Could you print all the entries exactly?

***** Dataset entries

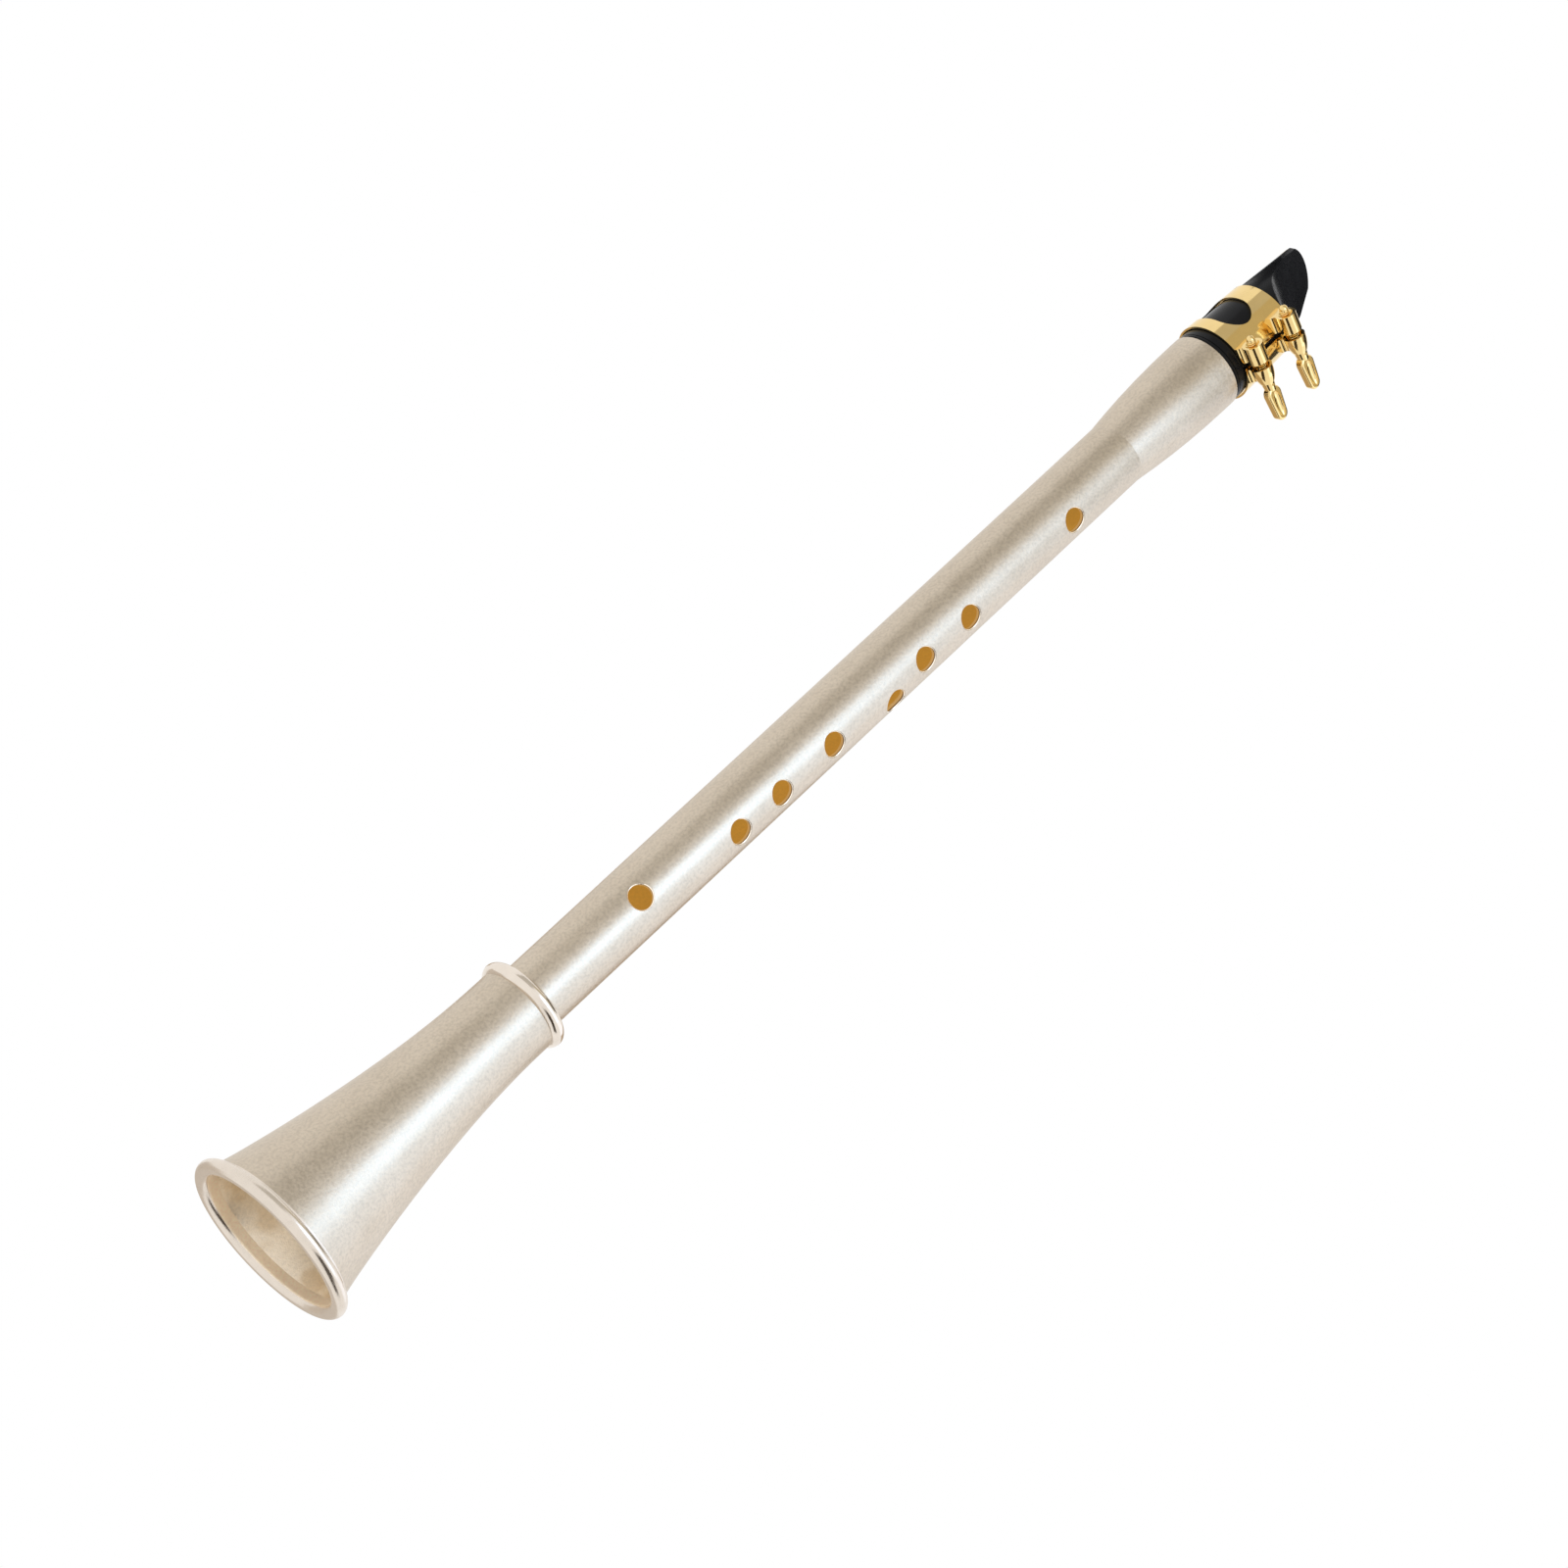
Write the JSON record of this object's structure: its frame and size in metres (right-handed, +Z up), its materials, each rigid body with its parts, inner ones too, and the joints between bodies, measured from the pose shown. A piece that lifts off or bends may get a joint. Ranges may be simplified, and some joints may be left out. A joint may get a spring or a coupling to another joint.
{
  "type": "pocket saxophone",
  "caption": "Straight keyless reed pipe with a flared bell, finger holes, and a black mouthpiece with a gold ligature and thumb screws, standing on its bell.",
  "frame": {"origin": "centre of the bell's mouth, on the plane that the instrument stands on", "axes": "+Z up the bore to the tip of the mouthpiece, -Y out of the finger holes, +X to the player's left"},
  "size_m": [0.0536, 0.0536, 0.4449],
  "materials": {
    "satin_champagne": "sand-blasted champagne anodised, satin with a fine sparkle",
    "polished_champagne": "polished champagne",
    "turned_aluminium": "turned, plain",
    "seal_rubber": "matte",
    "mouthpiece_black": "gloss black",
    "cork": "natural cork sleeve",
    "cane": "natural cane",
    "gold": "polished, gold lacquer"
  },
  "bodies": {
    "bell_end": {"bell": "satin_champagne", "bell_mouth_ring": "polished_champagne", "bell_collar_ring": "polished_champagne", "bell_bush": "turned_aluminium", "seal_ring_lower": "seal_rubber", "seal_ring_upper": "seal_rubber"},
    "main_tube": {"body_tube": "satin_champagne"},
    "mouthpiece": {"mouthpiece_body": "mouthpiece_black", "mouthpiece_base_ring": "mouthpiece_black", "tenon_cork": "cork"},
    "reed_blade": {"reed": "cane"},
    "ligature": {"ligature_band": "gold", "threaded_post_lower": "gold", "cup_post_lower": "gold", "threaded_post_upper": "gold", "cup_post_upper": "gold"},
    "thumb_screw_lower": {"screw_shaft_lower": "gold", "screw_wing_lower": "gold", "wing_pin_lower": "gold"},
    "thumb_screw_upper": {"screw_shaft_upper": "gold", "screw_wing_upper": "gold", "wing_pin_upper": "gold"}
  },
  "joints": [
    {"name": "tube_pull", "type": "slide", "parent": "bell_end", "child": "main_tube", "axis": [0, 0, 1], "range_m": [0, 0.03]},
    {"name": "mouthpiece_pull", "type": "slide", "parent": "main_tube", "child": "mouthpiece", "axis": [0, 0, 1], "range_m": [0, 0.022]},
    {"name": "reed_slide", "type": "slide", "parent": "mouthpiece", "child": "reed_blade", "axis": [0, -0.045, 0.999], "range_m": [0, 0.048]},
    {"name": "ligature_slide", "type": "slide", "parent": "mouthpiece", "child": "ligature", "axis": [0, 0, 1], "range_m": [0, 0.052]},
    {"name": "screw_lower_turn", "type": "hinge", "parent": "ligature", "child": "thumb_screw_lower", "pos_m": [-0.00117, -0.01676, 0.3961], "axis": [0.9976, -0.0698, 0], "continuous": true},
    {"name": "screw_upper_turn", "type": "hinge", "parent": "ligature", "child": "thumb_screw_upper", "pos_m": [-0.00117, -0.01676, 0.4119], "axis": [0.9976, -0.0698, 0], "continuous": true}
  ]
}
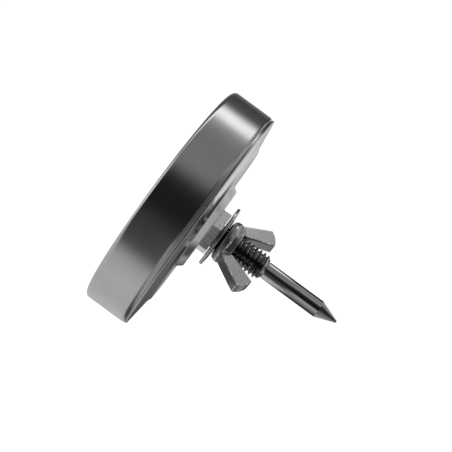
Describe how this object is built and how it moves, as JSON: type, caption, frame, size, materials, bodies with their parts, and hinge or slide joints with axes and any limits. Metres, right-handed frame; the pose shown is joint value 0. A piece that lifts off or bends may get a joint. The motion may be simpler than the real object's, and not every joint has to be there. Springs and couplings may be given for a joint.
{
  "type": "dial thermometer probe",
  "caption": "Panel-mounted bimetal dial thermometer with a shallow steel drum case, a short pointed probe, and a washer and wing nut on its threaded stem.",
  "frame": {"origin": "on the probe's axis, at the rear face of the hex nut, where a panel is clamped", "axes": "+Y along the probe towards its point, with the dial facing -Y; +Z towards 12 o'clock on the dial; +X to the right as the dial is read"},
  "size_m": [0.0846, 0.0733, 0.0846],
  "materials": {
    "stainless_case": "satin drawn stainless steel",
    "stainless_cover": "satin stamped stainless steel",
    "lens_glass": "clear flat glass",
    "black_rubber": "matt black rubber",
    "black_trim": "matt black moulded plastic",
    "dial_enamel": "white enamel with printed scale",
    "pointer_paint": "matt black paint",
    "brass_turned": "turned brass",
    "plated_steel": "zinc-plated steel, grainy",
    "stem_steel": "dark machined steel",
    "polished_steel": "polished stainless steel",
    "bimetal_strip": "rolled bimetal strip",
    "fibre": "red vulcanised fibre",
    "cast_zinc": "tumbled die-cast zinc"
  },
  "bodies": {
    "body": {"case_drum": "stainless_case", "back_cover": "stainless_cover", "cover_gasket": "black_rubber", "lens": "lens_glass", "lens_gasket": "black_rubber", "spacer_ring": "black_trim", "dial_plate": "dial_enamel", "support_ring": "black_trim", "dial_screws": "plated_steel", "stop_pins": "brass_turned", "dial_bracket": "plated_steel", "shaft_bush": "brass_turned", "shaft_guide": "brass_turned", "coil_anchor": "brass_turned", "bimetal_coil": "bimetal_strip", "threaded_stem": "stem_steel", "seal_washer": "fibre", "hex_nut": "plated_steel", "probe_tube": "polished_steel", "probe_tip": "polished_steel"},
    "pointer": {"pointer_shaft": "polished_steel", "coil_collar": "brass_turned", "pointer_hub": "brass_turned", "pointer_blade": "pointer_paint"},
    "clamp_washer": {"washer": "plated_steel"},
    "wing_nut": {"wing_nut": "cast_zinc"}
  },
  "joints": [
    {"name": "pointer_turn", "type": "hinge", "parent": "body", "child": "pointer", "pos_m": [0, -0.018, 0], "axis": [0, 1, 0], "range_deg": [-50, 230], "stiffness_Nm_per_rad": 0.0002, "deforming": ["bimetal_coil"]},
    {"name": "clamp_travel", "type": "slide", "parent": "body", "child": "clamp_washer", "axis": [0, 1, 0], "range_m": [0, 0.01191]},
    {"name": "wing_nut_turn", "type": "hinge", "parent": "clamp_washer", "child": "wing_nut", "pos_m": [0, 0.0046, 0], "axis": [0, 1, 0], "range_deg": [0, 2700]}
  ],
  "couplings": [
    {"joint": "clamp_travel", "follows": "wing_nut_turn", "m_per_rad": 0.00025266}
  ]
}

**********

▶ [Answer to this task]
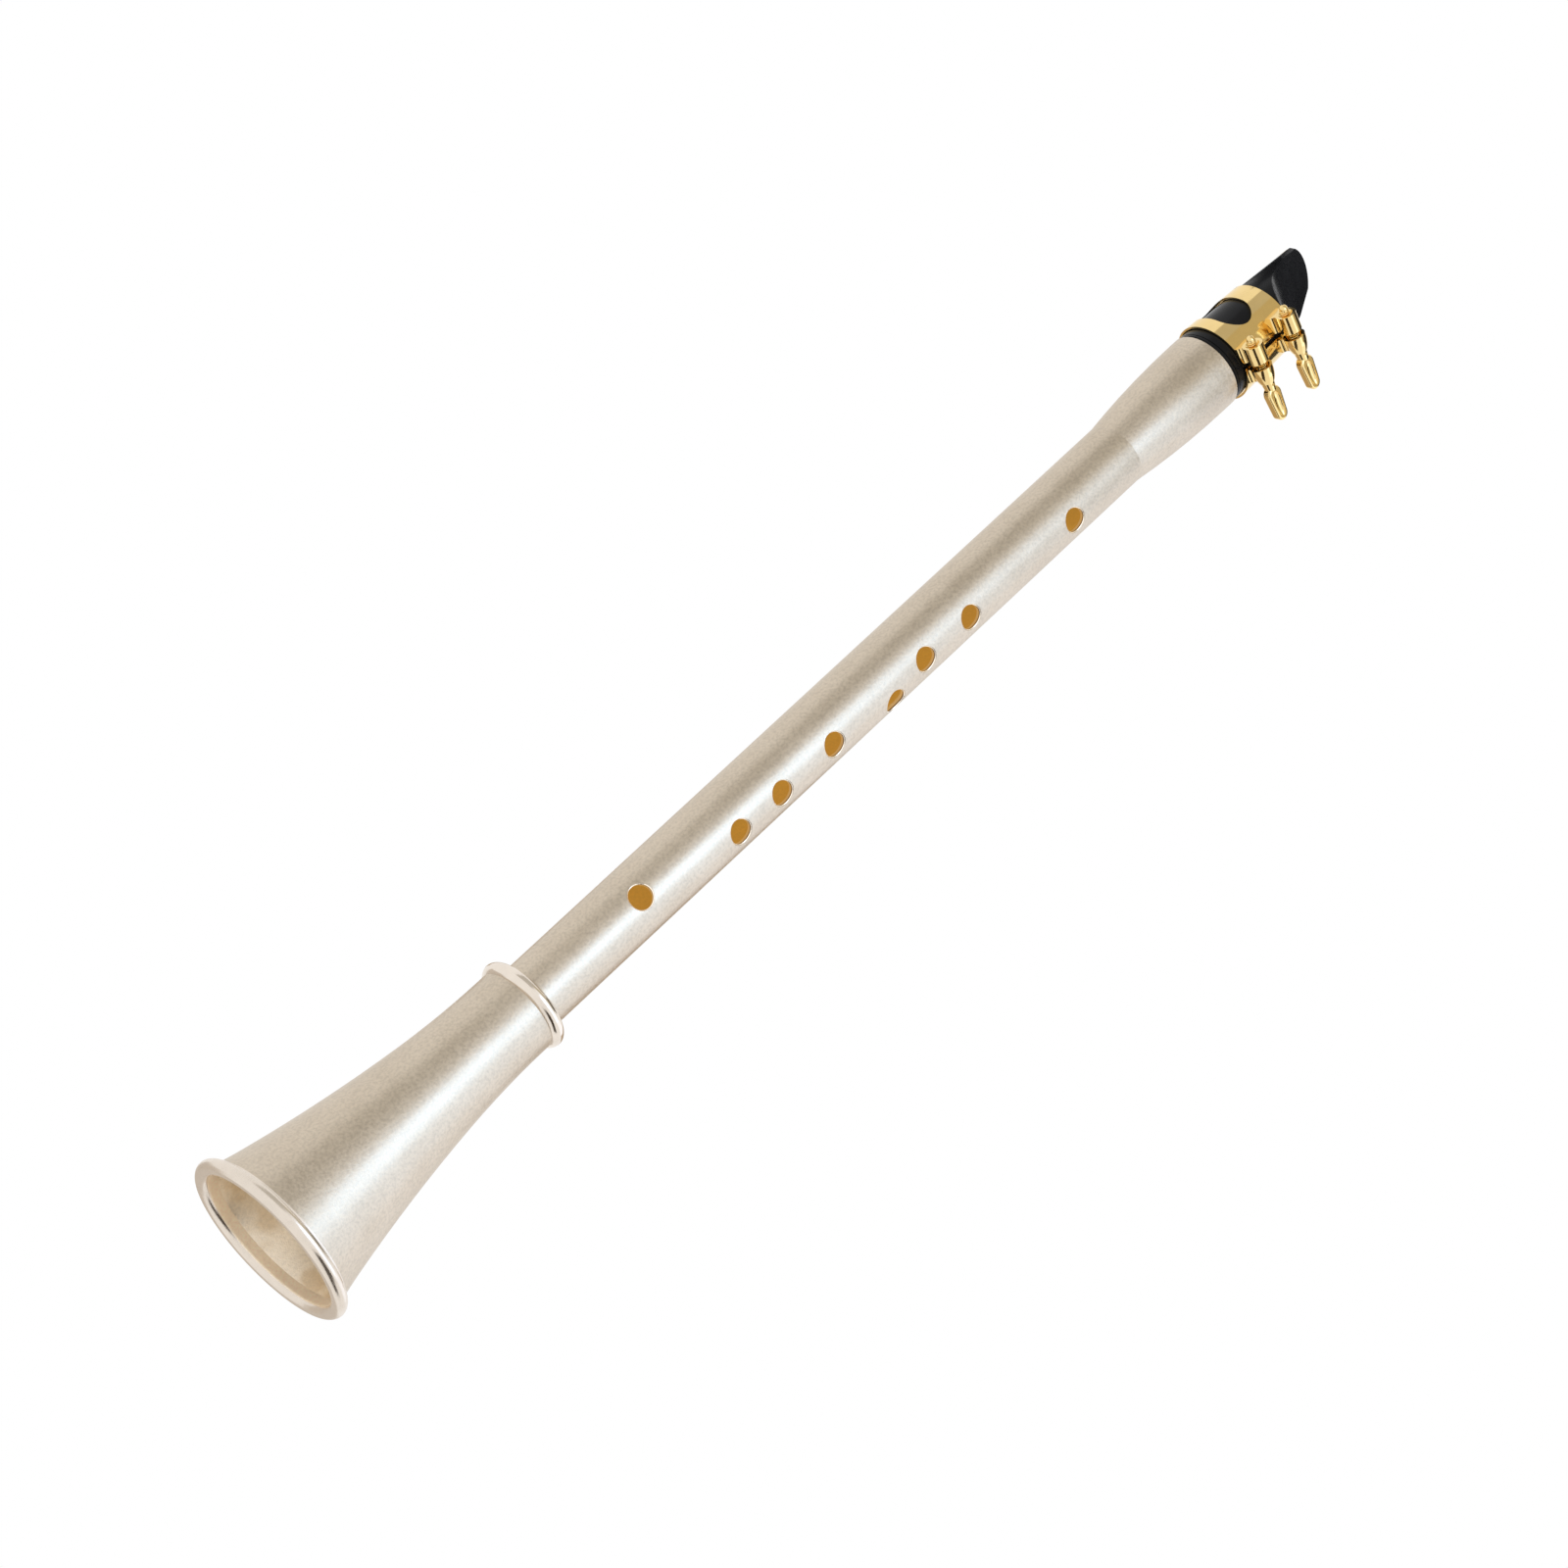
Write the JSON record of this object's structure: its frame and size in metres (right-handed, +Z up), its materials, each rigid body with its parts, inner ones too, and the joints between bodies, measured from the pose shown. A piece that lifts off or bends may get a joint. Ranges may be simplified, and some joints may be left out. A joint may get a spring or a coupling to another joint.
{
  "type": "pocket saxophone",
  "caption": "Straight keyless reed pipe with a flared bell, finger holes, and a black mouthpiece with a gold ligature and thumb screws, standing on its bell.",
  "frame": {"origin": "centre of the bell's mouth, on the plane that the instrument stands on", "axes": "+Z up the bore to the tip of the mouthpiece, -Y out of the finger holes, +X to the player's left"},
  "size_m": [0.0536, 0.0536, 0.4449],
  "materials": {
    "satin_champagne": "sand-blasted champagne anodised, satin with a fine sparkle",
    "polished_champagne": "polished champagne",
    "turned_aluminium": "turned, plain",
    "seal_rubber": "matte",
    "mouthpiece_black": "gloss black",
    "cork": "natural cork sleeve",
    "cane": "natural cane",
    "gold": "polished, gold lacquer"
  },
  "bodies": {
    "bell_end": {"bell": "satin_champagne", "bell_mouth_ring": "polished_champagne", "bell_collar_ring": "polished_champagne", "bell_bush": "turned_aluminium", "seal_ring_lower": "seal_rubber", "seal_ring_upper": "seal_rubber"},
    "main_tube": {"body_tube": "satin_champagne"},
    "mouthpiece": {"mouthpiece_body": "mouthpiece_black", "mouthpiece_base_ring": "mouthpiece_black", "tenon_cork": "cork"},
    "reed_blade": {"reed": "cane"},
    "ligature": {"ligature_band": "gold", "threaded_post_lower": "gold", "cup_post_lower": "gold", "threaded_post_upper": "gold", "cup_post_upper": "gold"},
    "thumb_screw_lower": {"screw_shaft_lower": "gold", "screw_wing_lower": "gold", "wing_pin_lower": "gold"},
    "thumb_screw_upper": {"screw_shaft_upper": "gold", "screw_wing_upper": "gold", "wing_pin_upper": "gold"}
  },
  "joints": [
    {"name": "tube_pull", "type": "slide", "parent": "bell_end", "child": "main_tube", "axis": [0, 0, 1], "range_m": [0, 0.03]},
    {"name": "mouthpiece_pull", "type": "slide", "parent": "main_tube", "child": "mouthpiece", "axis": [0, 0, 1], "range_m": [0, 0.022]},
    {"name": "reed_slide", "type": "slide", "parent": "mouthpiece", "child": "reed_blade", "axis": [0, -0.045, 0.999], "range_m": [0, 0.048]},
    {"name": "ligature_slide", "type": "slide", "parent": "mouthpiece", "child": "ligature", "axis": [0, 0, 1], "range_m": [0, 0.052]},
    {"name": "screw_lower_turn", "type": "hinge", "parent": "ligature", "child": "thumb_screw_lower", "pos_m": [-0.00117, -0.01676, 0.3961], "axis": [0.9976, -0.0698, 0], "continuous": true},
    {"name": "screw_upper_turn", "type": "hinge", "parent": "ligature", "child": "thumb_screw_upper", "pos_m": [-0.00117, -0.01676, 0.4119], "axis": [0.9976, -0.0698, 0], "continuous": true}
  ]
}
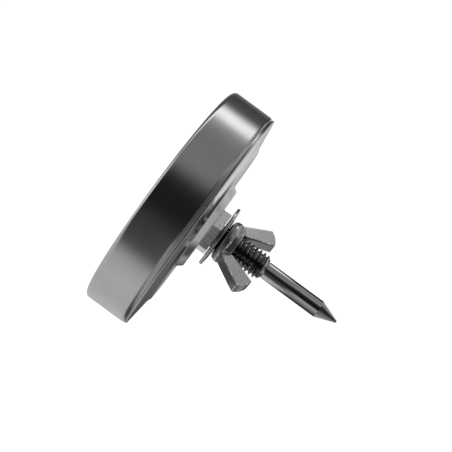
Describe how this object is built and how it moves, as JSON: type, caption, frame, size, materials, bodies with their parts, and hinge or slide joints with axes and any limits. Metres, right-handed frame; the pose shown is joint value 0. A piece that lifts off or bends may get a joint. The motion may be simpler than the real object's, and not every joint has to be there. Springs and couplings may be given for a joint.
{
  "type": "dial thermometer probe",
  "caption": "Panel-mounted bimetal dial thermometer with a shallow steel drum case, a short pointed probe, and a washer and wing nut on its threaded stem.",
  "frame": {"origin": "on the probe's axis, at the rear face of the hex nut, where a panel is clamped", "axes": "+Y along the probe towards its point, with the dial facing -Y; +Z towards 12 o'clock on the dial; +X to the right as the dial is read"},
  "size_m": [0.0846, 0.0733, 0.0846],
  "materials": {
    "stainless_case": "satin drawn stainless steel",
    "stainless_cover": "satin stamped stainless steel",
    "lens_glass": "clear flat glass",
    "black_rubber": "matt black rubber",
    "black_trim": "matt black moulded plastic",
    "dial_enamel": "white enamel with printed scale",
    "pointer_paint": "matt black paint",
    "brass_turned": "turned brass",
    "plated_steel": "zinc-plated steel, grainy",
    "stem_steel": "dark machined steel",
    "polished_steel": "polished stainless steel",
    "bimetal_strip": "rolled bimetal strip",
    "fibre": "red vulcanised fibre",
    "cast_zinc": "tumbled die-cast zinc"
  },
  "bodies": {
    "body": {"case_drum": "stainless_case", "back_cover": "stainless_cover", "cover_gasket": "black_rubber", "lens": "lens_glass", "lens_gasket": "black_rubber", "spacer_ring": "black_trim", "dial_plate": "dial_enamel", "support_ring": "black_trim", "dial_screws": "plated_steel", "stop_pins": "brass_turned", "dial_bracket": "plated_steel", "shaft_bush": "brass_turned", "shaft_guide": "brass_turned", "coil_anchor": "brass_turned", "bimetal_coil": "bimetal_strip", "threaded_stem": "stem_steel", "seal_washer": "fibre", "hex_nut": "plated_steel", "probe_tube": "polished_steel", "probe_tip": "polished_steel"},
    "pointer": {"pointer_shaft": "polished_steel", "coil_collar": "brass_turned", "pointer_hub": "brass_turned", "pointer_blade": "pointer_paint"},
    "clamp_washer": {"washer": "plated_steel"},
    "wing_nut": {"wing_nut": "cast_zinc"}
  },
  "joints": [
    {"name": "pointer_turn", "type": "hinge", "parent": "body", "child": "pointer", "pos_m": [0, -0.018, 0], "axis": [0, 1, 0], "range_deg": [-50, 230], "stiffness_Nm_per_rad": 0.0002, "deforming": ["bimetal_coil"]},
    {"name": "clamp_travel", "type": "slide", "parent": "body", "child": "clamp_washer", "axis": [0, 1, 0], "range_m": [0, 0.01191]},
    {"name": "wing_nut_turn", "type": "hinge", "parent": "clamp_washer", "child": "wing_nut", "pos_m": [0, 0.0046, 0], "axis": [0, 1, 0], "range_deg": [0, 2700]}
  ],
  "couplings": [
    {"joint": "clamp_travel", "follows": "wing_nut_turn", "m_per_rad": 0.00025266}
  ]
}